← Back to context

Comment by harry8

4 years ago

Fork with cow is inefficient.

Compared to what? In what dimension? Any numbers on that? Where is the trade-off? To what extent does anyone need to care and on what circumstances?

> Fork with cow is inefficient.

> Compared to what?

vfork()

> Any numbers on that?

I added links to the gist, some of which discuss performance in detail. E.g., https://blog.famzah.net/tag/fork-vfork-popen-clone-performan... and https://bugzilla.redhat.com/show_bug.cgi?id=682922

But you can just reason about this:

  - vfork() is O(1)

  - copying fork() is O(N) where N is the
    amount of writable memory in the parent's
    address space

  - copy-on-write fork() is O(N) where N is
    the resident set size (RSS) of the parent

O(1) beats O(N).

And O(N) is just the complexity of fork() for a single-threaded parent process. Now imagine a very busy, threaded, large-RSS process that forks a lot. You get threads and child processes stepping all over each other's CoW mappings, causing lots of page faults and copies. Ok, that is still O(N), but users will feel the added pain of all those page faults and TLB shootdowns.

  • Ok but you're just repeating "It's inefficient" and not saying in any way for what use is its inefficiency even noticeable. I want to reason about when I would care. You see?

    The first link didn't even have units on its numbers(!) I assume they're milliseconds. When does that scale become something one would care about at all? Not launching a gui process. Not a shell pipeline. So when is this issue arising at all? What is being done that makes fork inefficiency anything other than academic interest. Must be something, right? Forking webserver?

    • > When does that scale become something one would care about at all? Not launching a gui process. Not a shell pipeline.

      Indeed, in those cases one just does not care about performance.

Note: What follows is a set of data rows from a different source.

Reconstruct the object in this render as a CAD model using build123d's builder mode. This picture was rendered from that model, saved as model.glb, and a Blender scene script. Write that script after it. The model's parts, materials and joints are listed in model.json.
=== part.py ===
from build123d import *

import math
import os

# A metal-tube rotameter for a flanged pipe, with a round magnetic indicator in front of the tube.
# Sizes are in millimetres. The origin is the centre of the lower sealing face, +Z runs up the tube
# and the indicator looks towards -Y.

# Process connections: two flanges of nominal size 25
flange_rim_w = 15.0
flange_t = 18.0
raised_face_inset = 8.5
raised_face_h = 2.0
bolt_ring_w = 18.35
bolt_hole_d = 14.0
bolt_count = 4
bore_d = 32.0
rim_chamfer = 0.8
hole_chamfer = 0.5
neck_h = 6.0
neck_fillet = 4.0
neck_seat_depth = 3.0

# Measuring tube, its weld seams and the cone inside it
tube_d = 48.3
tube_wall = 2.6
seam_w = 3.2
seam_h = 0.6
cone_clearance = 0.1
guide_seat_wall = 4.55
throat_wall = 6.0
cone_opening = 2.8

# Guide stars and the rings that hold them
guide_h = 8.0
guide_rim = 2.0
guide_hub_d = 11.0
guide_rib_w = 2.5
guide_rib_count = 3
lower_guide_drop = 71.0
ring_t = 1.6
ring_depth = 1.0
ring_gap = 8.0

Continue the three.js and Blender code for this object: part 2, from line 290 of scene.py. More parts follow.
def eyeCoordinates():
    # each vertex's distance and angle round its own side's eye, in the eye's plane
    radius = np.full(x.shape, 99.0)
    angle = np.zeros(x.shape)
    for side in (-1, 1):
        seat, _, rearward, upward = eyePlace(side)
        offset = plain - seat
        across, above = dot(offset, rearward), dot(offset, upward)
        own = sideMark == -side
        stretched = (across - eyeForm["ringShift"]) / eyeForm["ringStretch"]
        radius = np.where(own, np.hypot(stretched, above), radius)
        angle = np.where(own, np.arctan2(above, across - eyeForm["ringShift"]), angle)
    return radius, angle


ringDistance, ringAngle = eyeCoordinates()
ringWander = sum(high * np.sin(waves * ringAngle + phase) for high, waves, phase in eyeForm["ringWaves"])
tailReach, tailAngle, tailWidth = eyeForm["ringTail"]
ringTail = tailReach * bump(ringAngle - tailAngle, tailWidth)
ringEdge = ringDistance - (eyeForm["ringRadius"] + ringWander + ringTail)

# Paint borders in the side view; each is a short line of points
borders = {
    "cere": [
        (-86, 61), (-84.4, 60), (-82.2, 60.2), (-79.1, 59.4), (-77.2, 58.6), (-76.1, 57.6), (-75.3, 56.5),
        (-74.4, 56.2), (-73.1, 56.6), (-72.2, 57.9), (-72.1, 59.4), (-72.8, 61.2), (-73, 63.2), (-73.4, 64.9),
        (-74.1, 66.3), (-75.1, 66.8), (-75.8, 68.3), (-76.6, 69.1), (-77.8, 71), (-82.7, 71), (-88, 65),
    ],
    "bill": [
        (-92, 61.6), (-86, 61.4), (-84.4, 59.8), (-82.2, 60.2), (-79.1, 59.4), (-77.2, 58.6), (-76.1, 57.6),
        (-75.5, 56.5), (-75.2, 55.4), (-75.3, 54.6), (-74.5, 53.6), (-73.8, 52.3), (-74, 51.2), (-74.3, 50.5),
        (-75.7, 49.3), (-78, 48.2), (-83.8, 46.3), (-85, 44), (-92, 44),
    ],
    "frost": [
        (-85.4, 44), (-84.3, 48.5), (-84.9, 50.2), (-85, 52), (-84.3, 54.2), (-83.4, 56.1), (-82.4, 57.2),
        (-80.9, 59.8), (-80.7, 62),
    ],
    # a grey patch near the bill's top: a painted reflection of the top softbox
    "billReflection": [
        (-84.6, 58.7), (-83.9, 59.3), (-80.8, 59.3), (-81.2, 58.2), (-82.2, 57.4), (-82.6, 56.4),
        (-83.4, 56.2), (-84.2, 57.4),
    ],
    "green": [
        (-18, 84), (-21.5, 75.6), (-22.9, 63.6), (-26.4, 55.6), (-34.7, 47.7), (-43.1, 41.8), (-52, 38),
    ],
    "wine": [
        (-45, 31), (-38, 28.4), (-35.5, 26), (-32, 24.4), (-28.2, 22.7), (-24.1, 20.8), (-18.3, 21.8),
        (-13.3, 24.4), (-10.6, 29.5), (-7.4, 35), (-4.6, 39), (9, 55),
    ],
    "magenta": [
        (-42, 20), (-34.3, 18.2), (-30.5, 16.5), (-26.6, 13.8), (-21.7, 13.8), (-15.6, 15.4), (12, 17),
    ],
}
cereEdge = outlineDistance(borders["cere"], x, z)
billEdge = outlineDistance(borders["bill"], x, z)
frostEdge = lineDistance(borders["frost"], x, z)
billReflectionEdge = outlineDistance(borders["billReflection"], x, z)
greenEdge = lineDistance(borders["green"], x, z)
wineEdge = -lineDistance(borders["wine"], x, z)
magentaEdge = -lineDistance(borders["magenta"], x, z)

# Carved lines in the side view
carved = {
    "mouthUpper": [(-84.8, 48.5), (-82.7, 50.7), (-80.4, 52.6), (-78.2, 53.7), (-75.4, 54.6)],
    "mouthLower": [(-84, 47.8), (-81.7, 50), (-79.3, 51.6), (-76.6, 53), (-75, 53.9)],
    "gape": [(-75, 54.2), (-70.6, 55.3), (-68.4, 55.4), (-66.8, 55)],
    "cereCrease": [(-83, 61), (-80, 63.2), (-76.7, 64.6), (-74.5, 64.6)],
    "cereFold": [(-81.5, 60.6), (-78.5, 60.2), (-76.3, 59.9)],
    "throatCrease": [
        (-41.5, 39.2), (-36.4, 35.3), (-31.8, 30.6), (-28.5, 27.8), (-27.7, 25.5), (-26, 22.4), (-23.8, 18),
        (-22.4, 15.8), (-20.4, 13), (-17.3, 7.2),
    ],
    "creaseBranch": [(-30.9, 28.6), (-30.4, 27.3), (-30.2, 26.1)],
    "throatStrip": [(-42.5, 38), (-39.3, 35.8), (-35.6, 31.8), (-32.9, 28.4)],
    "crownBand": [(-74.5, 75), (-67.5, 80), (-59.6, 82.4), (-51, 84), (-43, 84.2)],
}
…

      Yet there are cases where one does. Imagine an orchestration system written in Java -- with lots of threads (perhaps because it might be a thread-per-client affair, or maybe just NCPU threads), with a large heap (because Java), and launching lots of small tasks as external programs. Maybe those tasks are ssh commands (ok, sure, today you could use an SSH library in Java) or build jobs (maybe your app is a CI/CD orchestrator). Now launching external jobs is the core of what this does, and now the cost of fork() bites.

      4 replies →

It's inherently inefficient because while the child process does its initialization (pre-exec) stuff, the parent gets page faults for every thread writing into the memory due to COW. This will basically stall the parent and can cause funny issues.